Friday 09 February 2007 01:00 GMT
Comments

It is a serious business this top-flight rugby union. Just ask Donncha O'Callaghan. The celebrated joker in Ireland's pack is keen to put a few things straight and not necessarily the odd bent Gallic nose in Sunday's historic Test against France.

"You know, this whole cult that's been built up about me being this madcap prankster... well, those stories just aren't true," said the giant lock earlier this week at the team hotel overlooking Dublin Bay. "Apart from the ducks, of course."

The "whole cult" started with the Donncha duck incident, and countless Loony Tunes escapades since have seemingly confirmed he is indeed quackers. The 27-year-old is happy enough to recount the tale, although his deadpan expression hints that he has had to do so once or twice before.

"We were in training with Munster and for some reason, before we were going in for a team meeting, we were feeding these ducks with cornflakes," he said. "Well, they then started following us so, just for a laugh, with a few bags of Kelloggs I enticed them into the team room and hid them behind the curtain. When the coach started talking, he couldn't understand where the noise was coming from and we all fell about. It backfired, though. They shat everywhere and one of the coaches grabbed me by the ear and said, 'You're cleaning that up, boy.' It took me all afternoon."

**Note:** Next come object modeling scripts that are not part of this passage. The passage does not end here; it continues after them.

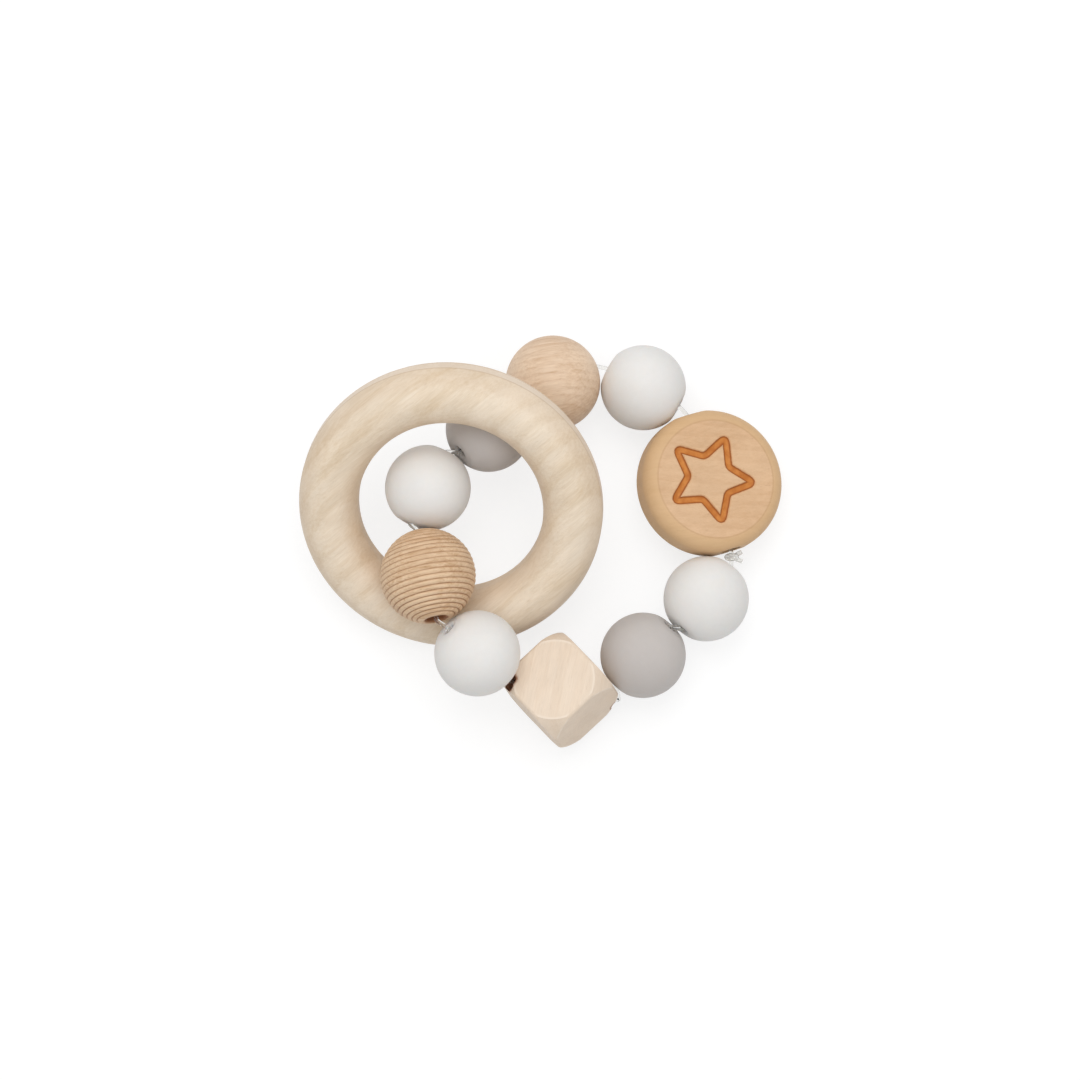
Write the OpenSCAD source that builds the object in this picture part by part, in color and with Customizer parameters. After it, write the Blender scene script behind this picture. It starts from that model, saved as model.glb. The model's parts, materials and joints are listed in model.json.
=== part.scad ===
// Baby rattle: ten wooden and silicone beads strung on a closed elastic cord,
// which passes through a wooden teething ring like a link of a chain.
// Millimetres. +Z is up, the table is the plane z = 0, and the origin lies on the table
// under the middle of the rattle. The rattle lies as it settles when it is put down.

/* [Teething ring] */
// Outside diameter of the wooden ring
ring_d = 70; // [64:0.5:76]
// Thickness of the round rod that the ring is turned to
ring_rod = 13.9; // [12:0.1:15]
// Height of the narrow flat land round the ring, outside and inside
ring_land = 2.8; // [1:0.1:4]
// Angle at which the ring leans over the table
ring_tilt = 31; // [28:0.5:33]

/* [Silicone beads] */
// Diameter of the silicone beads
silicone_d = 19.8; // [18.5:0.1:21]
// Diameter of the flat round each mouth of a silicone bead
silicone_flat = 8; // [5:0.1:9]
// Bore of the silicone beads
silicone_bore = 2.8; // [2.4:0.1:3.6]
// Chamfer round the mouths of the silicone beads
silicone_ease = 0.3; // [0.1:0.05:0.5]

/* [Plain and grooved wooden balls] */
// Diameter of the plain wooden ball
plain_d = 22; // [20:0.1:23]
// Diameter of the flat round each mouth of the plain ball
plain_flat = 6.4; // [6:0.1:8]
// Diameter of the grooved wooden ball
grooved_d = 22; // [20:0.1:23]
// Diameter of the flat round each mouth of the grooved ball
grooved_flat = 7; // [6:0.1:8]
// Angle at which the grooved ball lies askew on the cord, for which its wide bore leaves room
grooved_askew = -9; // [-10:0.5:5]
// Angle from one groove to the next, seen from the middle of the grooved ball
groove_step = 7.1; // [6:0.1:12]
// Width of a groove, which is cut half as deep
groove_w = 0.5; // [0.4:0.05:0.9]

/* [Star disc] */
// Diameter of the wooden disc
disc_d = 33.6; // [30:0.1:36]
// Thickness of the disc
disc_t = 11; // [10:0.1:12]
// Radius to which the rim of the disc is rounded over
disc_round = 3.7; // [2:0.1:4]
// Angle of the crease where the rounded rim meets each face
disc_crease = 12; // [0:0.5:12]
// Width of the small flat on the rim at each end of the disc's bore
disc_flat = 8; // [6:0.1:9]
// Angle to which the disc is tipped on its bore
disc_tip = 15.5; // [12:0.5:20]

/* [Diagonal cube] */
// Width of the wooden cube across its faces
cube_w = 18.5; // [17:0.1:20]
// Diameter of the ball that the cube's corners are turned to
cube_ball = 26.5; // [25.5:0.1:28]
// Radius to which the cube's edges are rounded over
cube_round = 0.9; // [0.5:0.1:1.5]
// Heading of the edge that the cube stands on
cube_turn = 43; // [35:1:50]
// Angle to which the cube is tipped on that edge
cube_tip = 15; // [10:0.5:20]

/* [Bores and cord] */
// Bore of all the wooden pieces
wood_bore = 4.8; // [4:0.1:5.2]
// Chamfer round the mouths of the wooden balls
mouth_ease = 0.7; // [0.5:0.05:0.8]
// Thickness of the elastic cord
cord_d = 1; // [0.8:0.1:1.4]
// Thickness of the knot's turns, where the elastic is pulled tight
knot_d = 1; // [0.8:0.1:1.4]

/* [Clearances] */
// Gap between one bead and the next
bead_gap = 0.15; // [0.1:0.05:0.4]
// Gap between the cube's face and the bead beside it, in which the cube rocks
cube_gap = 0.4; // [0.3:0.05:0.8]
// Gap between the ring and the beads that it touches
ring_gap = 0.35; // [0.25:0.05:0.5]
// Gap between the knot's turns and the cord inside them
knot_gap = 0.12; // [0.08:0.01:0.2]

/* [Hidden] */
$fn = 96;

// ---- Colours
wood_ring = [0.87, 0.79, 0.67];
wood_pale = [0.88, 0.79, 0.66];
wood_warm = [0.86, 0.72, 0.56];
silicone_white = [0.92, 0.90, 0.87];
silicone_grey = [0.75, 0.73, 0.70];
cord_clear = [0.95, 0.94, 0.92];

// ---- The beads in the order in which they are strung
GROOVED = 0;
WHITE_1 = 1;
GREY_1 = 2;
PLAIN = 3;
WHITE_2 = 4;
DISC = 5;
WHITE_3 = 6;
GREY_2 = 7;
CUBE = 8;
WHITE_4 = 9;
beads = 10;

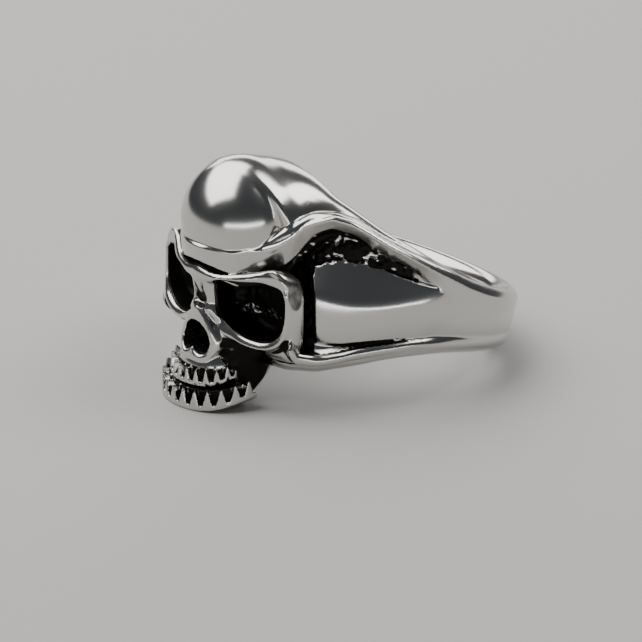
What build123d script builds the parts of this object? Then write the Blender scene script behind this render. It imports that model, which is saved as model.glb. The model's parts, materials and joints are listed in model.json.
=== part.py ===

But what about the time when he bought a lobster on holiday, put it on a leash and walked it down the promenade? Or when, on the Lions tour, he pulled down Alastair Campbell's trousers? Or when, he attempted to contest a line-out in only a pair of red, silk underpants? "That's [Geordan] Murphy putting that around, the pet lobster thing, and that's what I'm on about," he said. "Because it's me, if any story gets bandied around everybody tells everyone and everyone believes it. Now, if someone like Geordan does something a bit strange - which believe me he does, often - it all stays quiet. It's like how I get attributed with pulling Alastair's tracksuit bottom down in that press conference. That was actually Paulie [O'Connell] and anyway it was a good-natured thing as we both really got on with Alastair and have stayed in touch. But the 'undies' thing, that was different. I'm very embarrassed about that."

The last mentioned was the most recent and most talked about of all O'Callaghan's antics. Two months on from Munster's European Cup group victory in Cardiff, it is still one of the best-watched sports clips on YouTube (mistakenly it is filed under "Donnacha", although that is the way his name is pronounced) having been viewed nigh on 100,000 times. The segment shows the supposed Munster funster having an argument with the referee, who is insisting that he goes off the pitch and puts on a pair of shorts to cover up briefs that leave little to the imagination.

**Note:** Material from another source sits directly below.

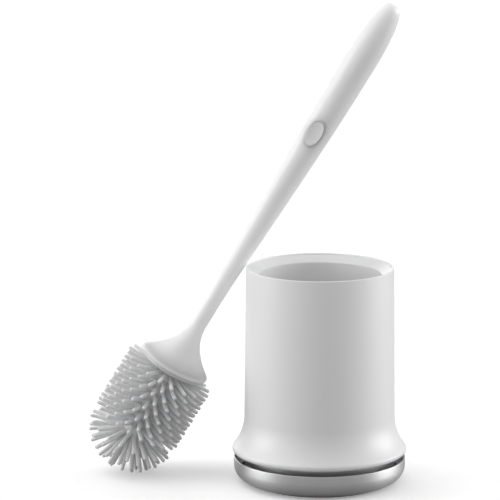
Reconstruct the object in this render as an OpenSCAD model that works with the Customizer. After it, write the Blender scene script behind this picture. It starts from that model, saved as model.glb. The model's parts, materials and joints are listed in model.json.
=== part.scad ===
// Toilet brush and holder: a steel dish, a flared two-wall cup that lifts off it, and a long
// brush that leans on the cup's rim. Millimetres, +Z up, origin on the cup's axis at floor level.

/* [Cup] */
// Outside radius of the cup at its rim
cup_r = 50; // [46:0.5:60]
// Height of the rim above the floor
cup_top = 148; // [117:1:190]
// How much wider the wall is where the flare begins
cup_draft = 1.1; // [0.4:0.1:2]
// Height where the flare begins
flare_top = 46; // [44:1:56]
// Radius of the flare's hollow curve
flare_r = 34; // [30:1:50]
// Radius of the rounded nose at the foot of the flare
nose_r = 2.6; // [1.8:0.1:3]
// Height of the lowest edge of the cup's lip
lip_z = 20.4; // [19:0.1:22]
// Wall of the outer shell
shell_wall = 2.5; // [2:0.1:3.2]
// Width of the lip that the shell keeps at its rim
rim_w = 1.2; // [1:0.1:1.5]
// Width of the funnel between the rim and the mouth
funnel_w = 8.5; // [8:0.1:11]
// How far the funnel drops from the rim to the mouth
funnel_drop = 5; // [3:0.5:8]
// Wall of the inner liner
liner_wall = 1.8; // [1.4:0.1:2.2]
// How much narrower the liner is at its foot
liner_draft = 2.6; // [1:0.1:3.5]

/* [Base] */
// How far the dish stands inside the cup's nose
dish_inset = 0.9; // [0:0.1:3]
// Height of the dish's rim
dish_top = 17.2; // [15:0.1:18]
// Radius of the dish's rounded lower edge
dish_round = 11; // [8:0.5:12]
// Wall of the steel dish
dish_wall = 0.9; // [0.6:0.1:1.2]
// Thickness of the non-slip pad
pad_t = 1; // [0.8:0.1:2]
// Thickness of the ballast plate
ballast_t = 4; // [2:0.5:5]
// How far the neck band stands inside the cup's wall
neck_inset = 0.4; // [0.3:0.1:2]
// Height of the neck band's top edge
neck_top = 28; // [25:0.5:29]
// Thickness of the neck band
band_t = 0.8; // [0.6:0.1:1.2]
// Thickness of the drip tray's floor and collar
tray_wall = 1.6; // [1.4:0.1:2]

/* [Brush] */
// Lean of the brush from upright, in degrees
lean = 31; // [24:0.5:36]
// Length from the middle of the domed end to the tip of the handle
handle_end = 343.3; // [280:0.1:420]
// Radius of the head over the tips of the bristles
head_r = 32; // [28:0.5:36]
// Height along the brush of the collar's lower face
collar_z = 53; // [44:0.5:64]
// Radius of the collar
collar_r = 25; // [20:0.5:28]
// Length over which the collar narrows to the neck
trumpet_len = 31; // [24:0.5:40]
// Radius of the handle at its neck
neck_handle_r = 5.8; // [5:0.1:8]
// Radius of the grip at its thickest
grip_r = 11.25; // [9:0.05:14]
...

"It wasn't a lark or anything as it was a bloody important point in a bloody important match," insists O'Callaghan. "In a ruck, my shorts got ripped off and the bench didn't have any immediately on hand for me to put on. If I'd waited, I feared the referee would have played on without me and that's why I ran on in my undies. That's also why I refused to leave the field as I thought we'd then be one down. I remember Paulie once losing both front teeth in a match and carrying on in the next line-out, so I thought, if he can do it without teeth, I can sure as hell do it without shorts. As it was, the ref stopped the game while I changed 'em. But I wish it had never happened and it hadn't been shown everywhere. It's not the image I want to project, not because I'm shy, but because I'm a serious professional."

O'Callaghan's desire to be regarded as such is as obvious as it is understandable. Although, in other facets of life, it may be a wise man who plays the fool, in the ever more professional environs of modern rugby it is a decidedly daft one. O'Callaghan reveals that it was on last year's Lions tour when the necessity to calm his natural inclination for mischief became all too apparent.

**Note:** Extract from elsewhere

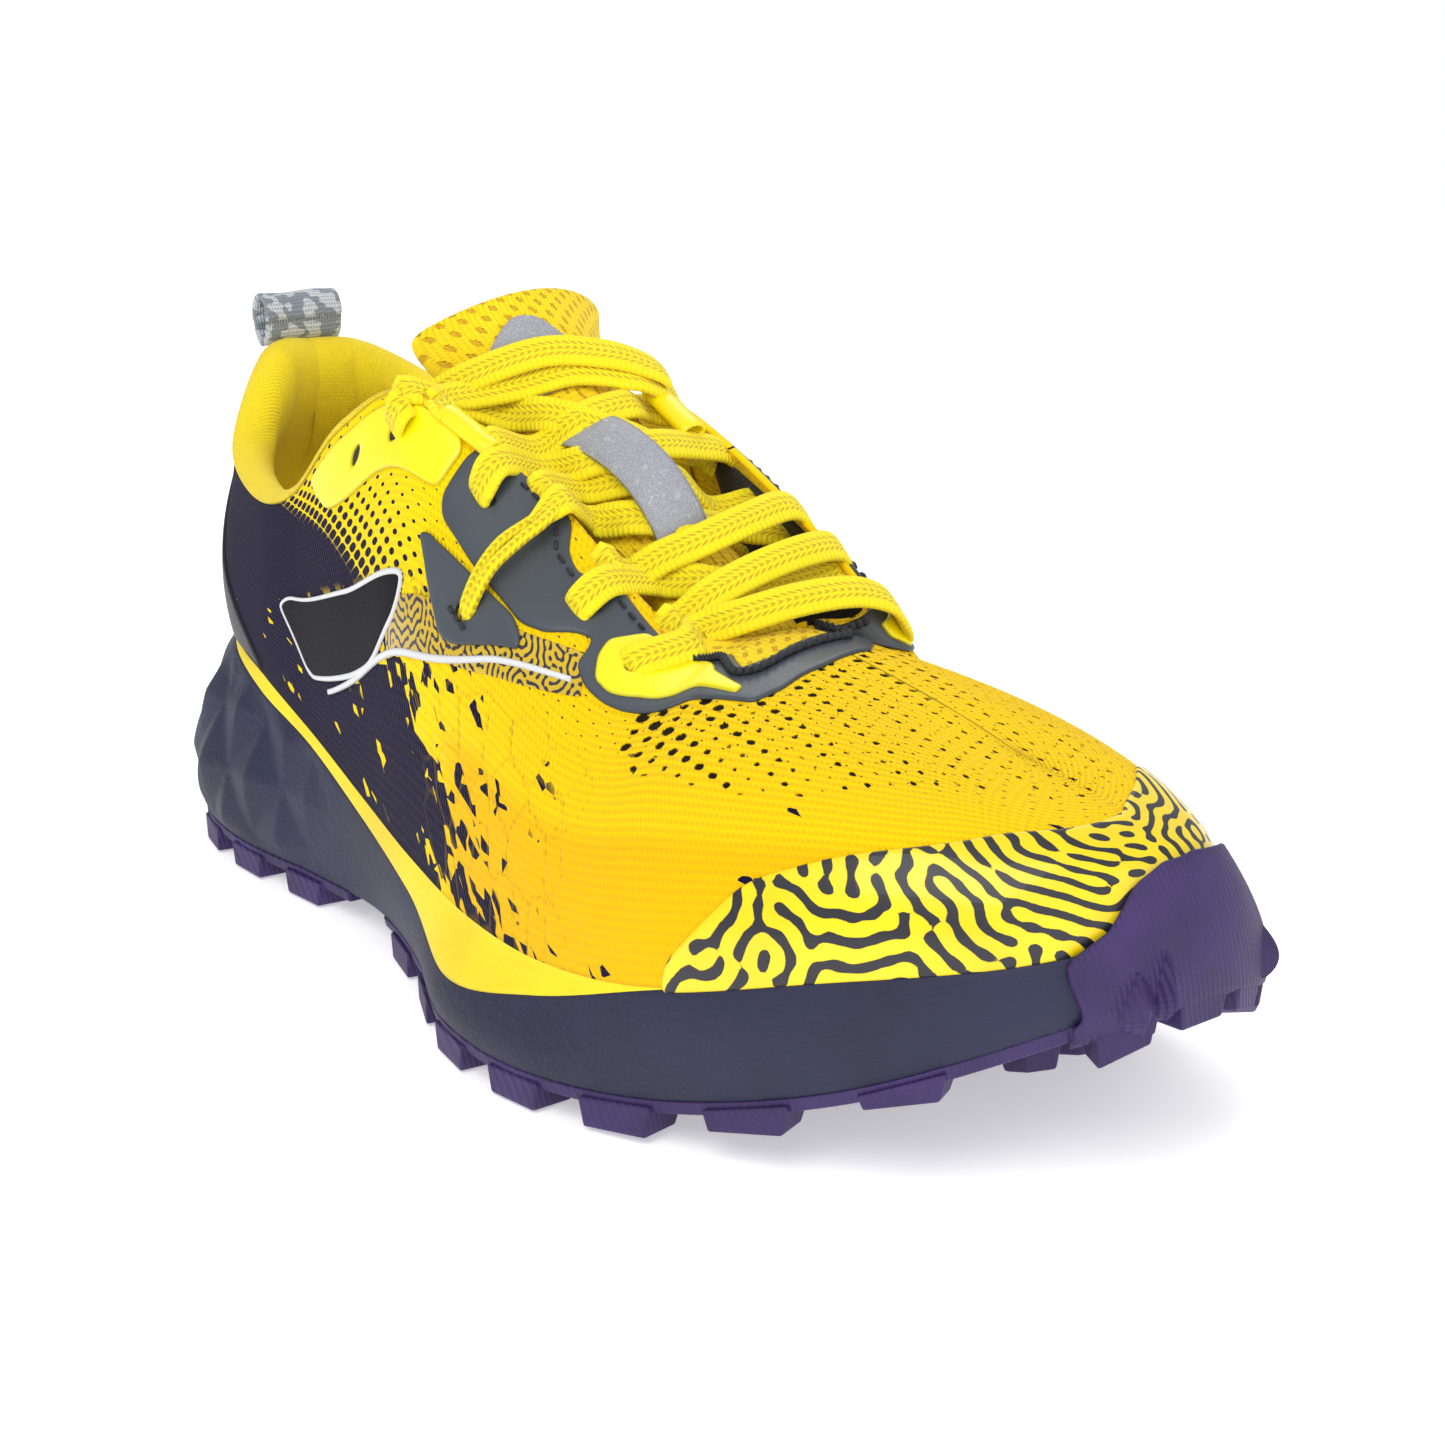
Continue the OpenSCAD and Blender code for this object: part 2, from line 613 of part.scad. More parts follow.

"When you're surrounded by old pros such as Richard Hill and Martyn Williams, you quickly realise that you're not there to have a laugh," said the lock who emerged from the shadows to win a starting place in the last two Tests. "You have a finite period at the top of this game and there is no time for larking about. Fair enough having a giggle when you clock off, but when you're in work, you're in work. It's like with Paulie. He sets the standards in our pack. I don't think I can describe how much I respect him. People will say that I mess around a bit, but when I get out on the pitch I'd like to think I want it just as much as him."

The evidence is right there on his face; in the huge scratch marks that elongate his sideburns, in the labyrinth of cuts on his forehead, in the determined stare that is plainly intent on restating the Irish second row as the very best in the northern hemisphere. Since deposing Ireland's most-capped player, Malcolm O'Kelly, as the first-choice pal in the engine room, the O'Connell and O'Callaghan partnership has gone from strength to strength, although at the Millennium Stadium last Sunday their magnificence was crudely held up for scepticism. For his part, O'Callaghan believes their performance was "solid enough", but acknowledges, "we'll have to raise it a right few notches against France - especially on this of all days".

"Because although, like Paulie says, this is just 15 against 15 and a rugby match on a rugby pitch, it's obviously going to be special being at Croke Park," he said, welcoming the Gaelic Athletic Association's decision to throw open the doors of its temple to amateurism for the first time in 123 years. "I can't say how much it means coming from Cork and having a background in GAA to be playing at Croker. I was OK at [Gaelic] football but had no real skill and they used me simply as a big arse to get in the way. I quite fancied hurling but ,when they asked who wanted to play in school, I stuck my hand up and they asked, 'Are you an O'Callaghan?' I replied 'yes' and they said, 'Sorry, we're not giving any O'Callaghan a big stick.' My brothers' reputation tended to precede me a bit."

They cannot stop him from swinging his stuff this Sunday, though, just as nobody was going to stand in the squad's way when they took a run-out at Croke Park last week.

"There were a few [Gaelic] soccer balls around and we couldn't resist seeing who could score the first goal and all that," he said. "But that's out of our system now and this weekend is all about rugby and nothing else. You know, Croker's that much bigger than the Millennium and so will the noise be. France are going to find it very loud and very intense."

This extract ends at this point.